(Reuters) – Alonzo Mourning, a defensive specialist who came back from a kidney transplant to win an NBA title with the Miami Heat, was among those named to the Naismith Memorial Basketball Hall of Fame yesterday.
The class of 2014, which will be inducted Aug. 8 at a ceremony in Springfield, Massachusetts, will include recently retired NBA commissioner David Stern.
It was announced just weeks after his retirement in February that Stern, who oversaw the NBA for 30 years, would go directly into the Hall.
Mourning, widely respected for his extensive charity and community work, was a seven-time NBA All-Star who was twice named the league’s defensive player of the year before he retired in 2009.

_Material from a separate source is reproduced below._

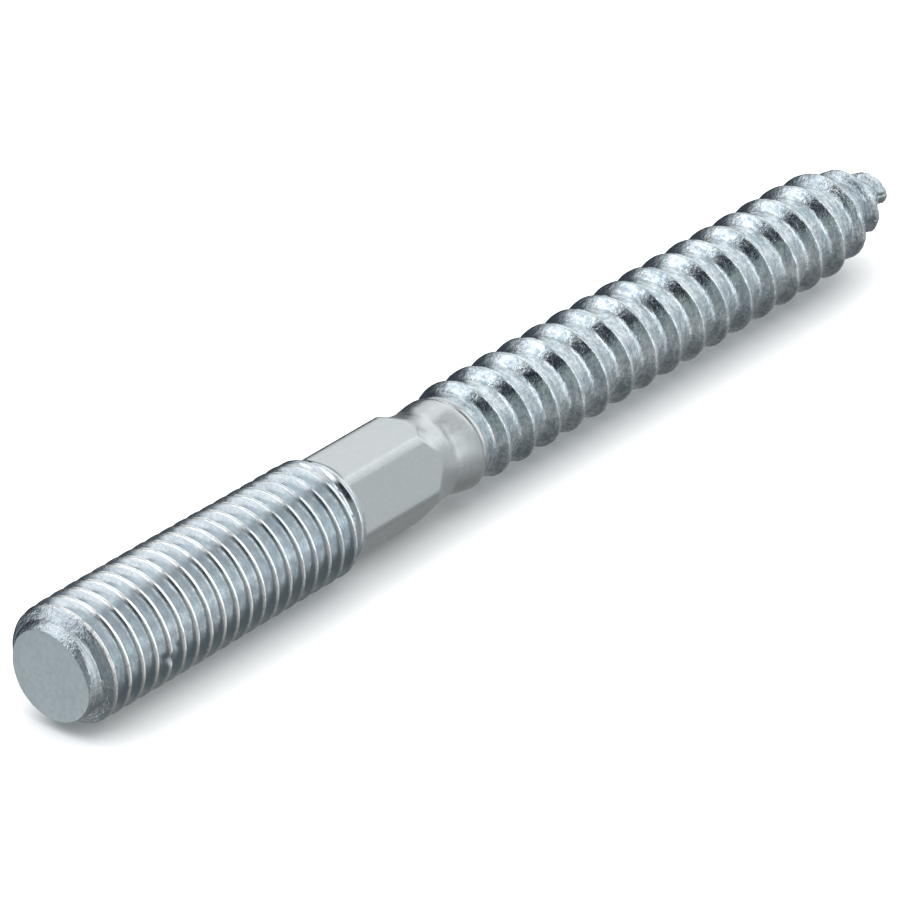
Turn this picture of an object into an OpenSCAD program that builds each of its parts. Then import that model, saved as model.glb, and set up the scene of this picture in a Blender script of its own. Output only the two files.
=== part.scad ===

He was diagnosed with a kidney disease that forced him to miss the first five months of the 2000-01 NBA season. Mourning played most of the next campaign but missed the entire 2002-03 season when his condition worsened.
He ended up playing for three different teams during his career, including two stints with the Heat, a team he helped to their first championship in 2006.
Also entering the basketball shrine are former NBA All-Star Mitch Richmond, an elite scorer who won an NBA title with the Los Angeles Lakers, and NCAA championship-winning coaches Nolan Richardson and Gary Williams.
The women’s basketball team from Immaculata College, which won three consecutive national championships during the 1970s, was chosen.